**WHAT YOU NEED TO DO**
Please output exactly the lines of the material from the first through the line containing "lip_end = 1; // [0.8:0.05:1.2]", and nothing more.

(Scripts that build objects)
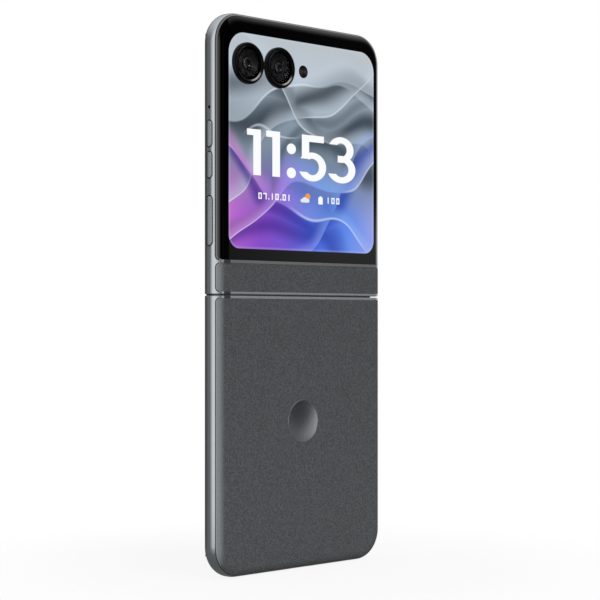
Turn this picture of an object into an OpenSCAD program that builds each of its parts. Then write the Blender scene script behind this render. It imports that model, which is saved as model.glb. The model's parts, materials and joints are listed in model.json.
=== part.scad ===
// Folding phone, shown unfolded: two half frames, a geared double-axis hinge,
// a flexible inner screen, a cover screen with two cameras, keys and a card tray.
// It stands on its lower end. Z runs along the phone, X across it with the keys on +X,
// and the inner screen faces -Y. Millimetres.

/* [Body] */
// Length of the unfolded phone
body_length = 171.3; // [170:0.1:174]
// Width across the frames
body_width = 74; // [73.6:0.1:76]
// Depth of the back face behind the front of the inner screen
back_depth = 6.8; // [6.8:0.05:7.1]
// Radius of the phone's outer corners, seen from the back
corner_r = 9.6; // [8.6:0.1:11]
// Radius that rounds the long edges of the body
edge_r = 3; // [2.8:0.05:3.2]
// Thickness of the frames' side walls
side_wall = 1.9; // [1.8:0.05:2]
// Thickness of each frame's middle plate
floor_thick = 0.6; // [0.5:0.05:0.6]
// Height of the front bezel above the screen
bezel_rise = 0.45; // [0.35:0.05:0.55]
// Width of the bezel and border, from the side of the body to the picture
bezel_reach = 3.8; // [3.5:0.1:4.2]
// Height of the soft pads above the bezel
pad_rise = 0.3; // [0.2:0.05:0.4]

/* [Back panels] */
// Thickness of the back panels
panel_thick = 0.85; // [0.8:0.01:0.9]
// Distance from the side of the body to the edge of the back panels
panel_inset = 1; // [0.95:0.01:1.1]
// Radius of the back panels' corners at the fold and at the rib
panel_corner_r = 1.3; // [0.8:0.1:1.8]
// Gap around each back panel
panel_gap = 0.08; // [0.05:0.01:0.12]
// Distance from the fold line to the outer edge of each frame's lip
lip_end = 1; // [0.8:0.05:1.2]
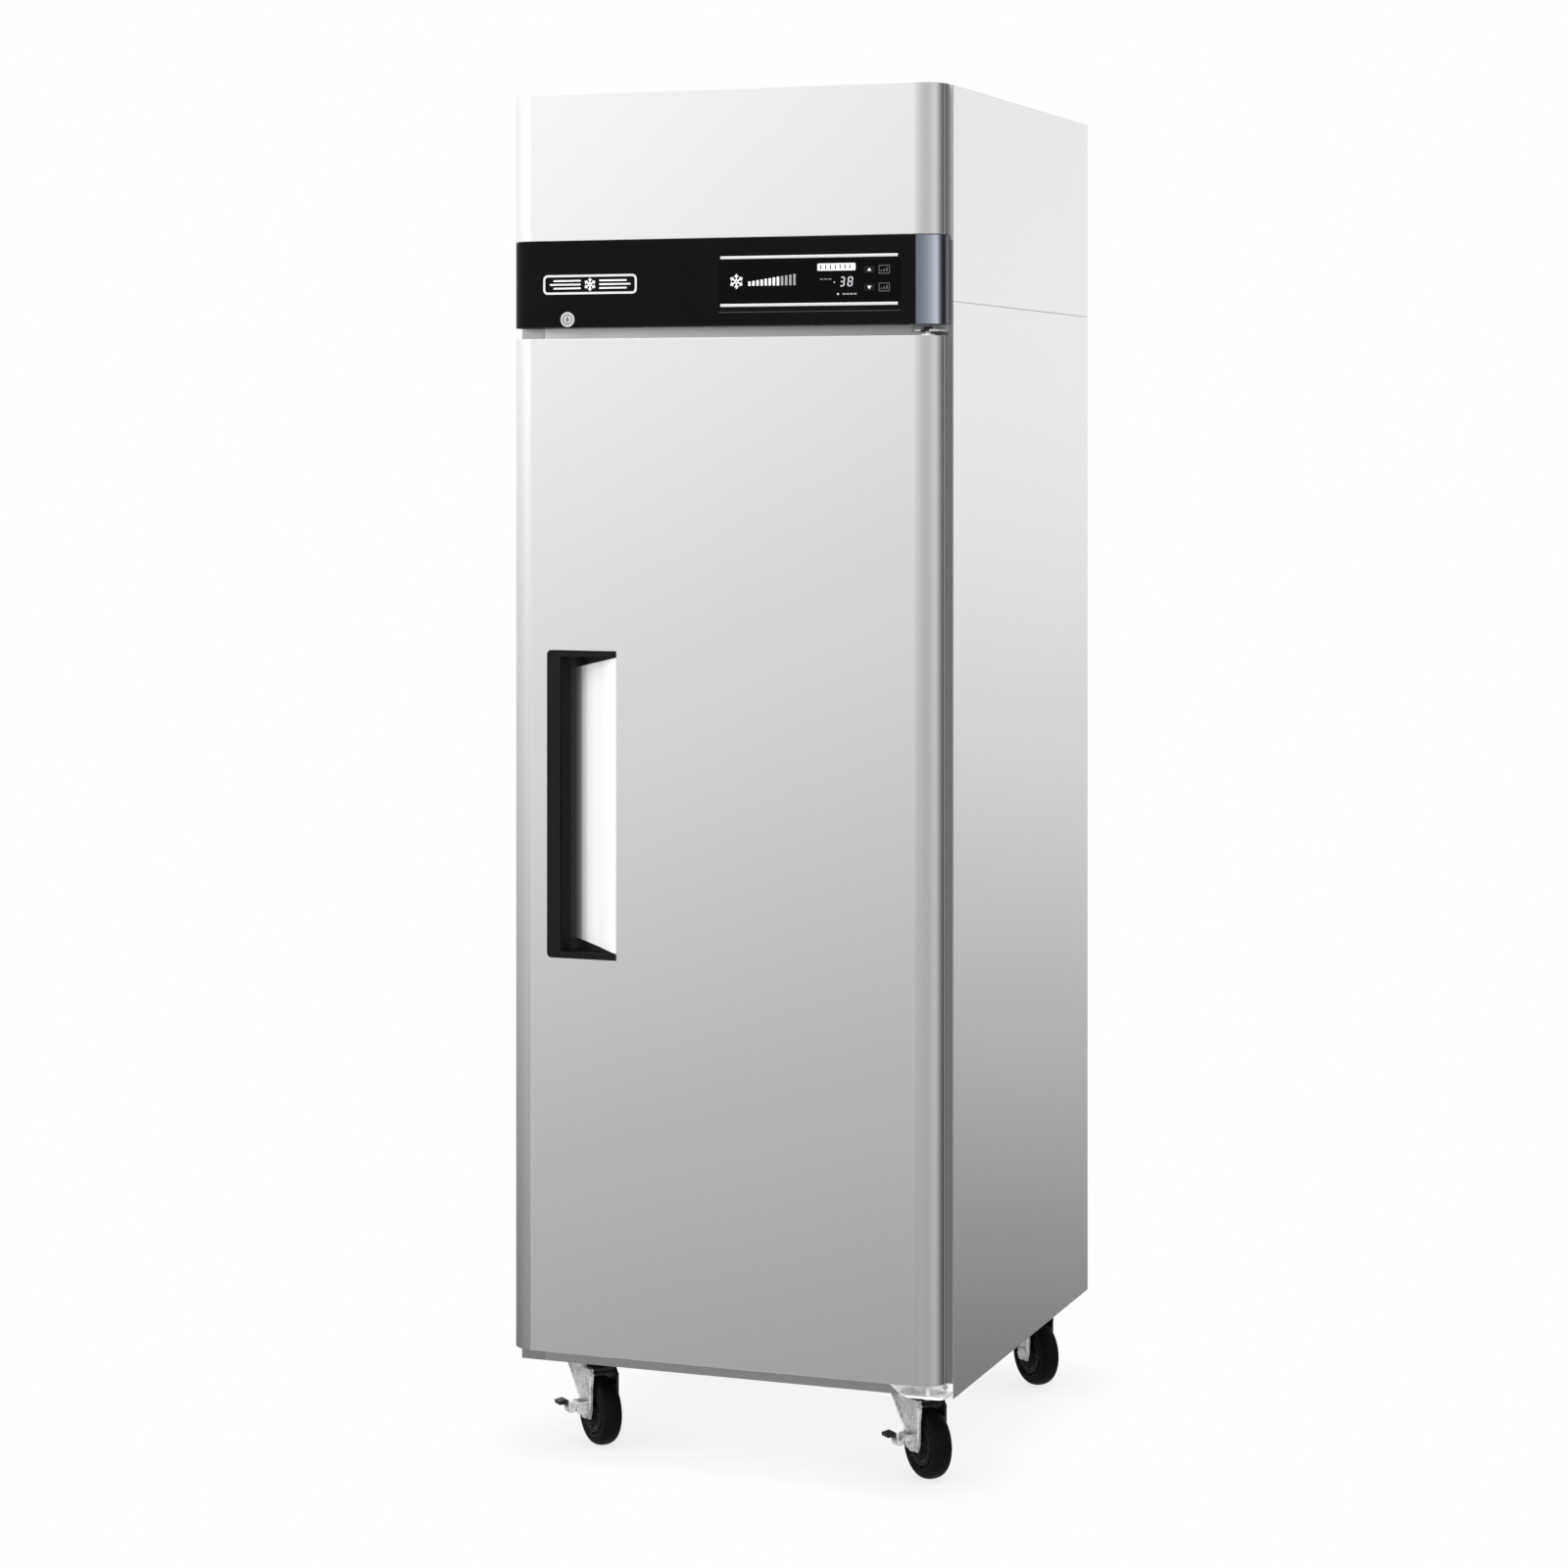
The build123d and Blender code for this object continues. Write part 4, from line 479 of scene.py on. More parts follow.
def rounded_rect(x0, x1, z0, z1, r, n=6):
    pts = []
    for cx, cz, a0 in ((x1 - r, z0 + r, -90), (x1 - r, z1 - r, 0), (x0 + r, z1 - r, 90), (x0 + r, z0 + r, 180)):
        for i in range(n + 1):
            a = math.radians(a0 + 90 * i / n)
            pts.append((cx + r * math.cos(a), cz + r * math.sin(a)))
    return pts


def ring_xz(name, outer, inner, y0, y1, mat):
    """Frame between two outlines with the same number of points."""
    n = len(outer)
    vs = [(p[0], y0, p[1]) for p in outer] + [(p[0], y0, p[1]) for p in inner] + [(p[0], y1, p[1]) for p in outer] + [(p[0], y1, p[1]) for p in inner]
    fs = []
    for i in range(n):
        j = (i + 1) % n
        fs.append([i, j, n + j, n + i])
        fs.append([2 * n + i, 3 * n + i, 3 * n + j, 2 * n + j])
        fs.append([i, 2 * n + i, 2 * n + j, j])
        fs.append([n + i, n + j, 3 * n + j, 3 * n + i])
    return add_mesh(name, vs, fs, mat)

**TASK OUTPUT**
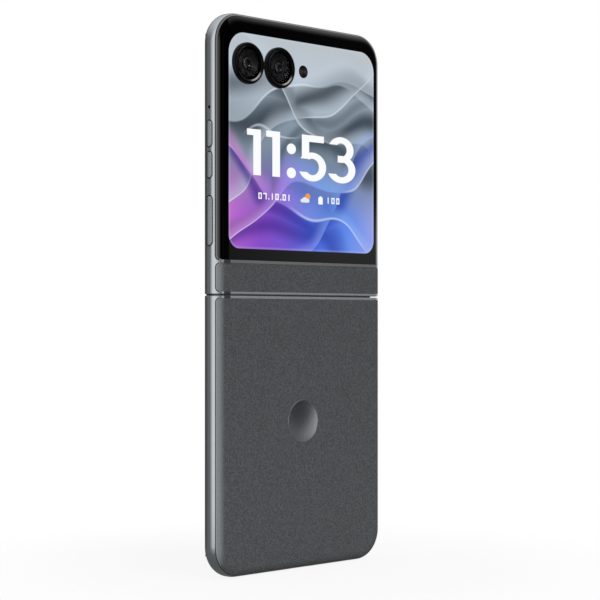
Turn this picture of an object into an OpenSCAD program that builds each of its parts. Then write the Blender scene script behind this render. It imports that model, which is saved as model.glb. The model's parts, materials and joints are listed in model.json.
=== part.scad ===
// Folding phone, shown unfolded: two half frames, a geared double-axis hinge,
// a flexible inner screen, a cover screen with two cameras, keys and a card tray.
// It stands on its lower end. Z runs along the phone, X across it with the keys on +X,
// and the inner screen faces -Y. Millimetres.

/* [Body] */
// Length of the unfolded phone
body_length = 171.3; // [170:0.1:174]
// Width across the frames
body_width = 74; // [73.6:0.1:76]
// Depth of the back face behind the front of the inner screen
back_depth = 6.8; // [6.8:0.05:7.1]
// Radius of the phone's outer corners, seen from the back
corner_r = 9.6; // [8.6:0.1:11]
// Radius that rounds the long edges of the body
edge_r = 3; // [2.8:0.05:3.2]
// Thickness of the frames' side walls
side_wall = 1.9; // [1.8:0.05:2]
// Thickness of each frame's middle plate
floor_thick = 0.6; // [0.5:0.05:0.6]
// Height of the front bezel above the screen
bezel_rise = 0.45; // [0.35:0.05:0.55]
// Width of the bezel and border, from the side of the body to the picture
bezel_reach = 3.8; // [3.5:0.1:4.2]
// Height of the soft pads above the bezel
pad_rise = 0.3; // [0.2:0.05:0.4]

/* [Back panels] */
// Thickness of the back panels
panel_thick = 0.85; // [0.8:0.01:0.9]
// Distance from the side of the body to the edge of the back panels
panel_inset = 1; // [0.95:0.01:1.1]
// Radius of the back panels' corners at the fold and at the rib
panel_corner_r = 1.3; // [0.8:0.1:1.8]
// Gap around each back panel
panel_gap = 0.08; // [0.05:0.01:0.12]
// Distance from the fold line to the outer edge of each frame's lip
lip_end = 1; // [0.8:0.05:1.2]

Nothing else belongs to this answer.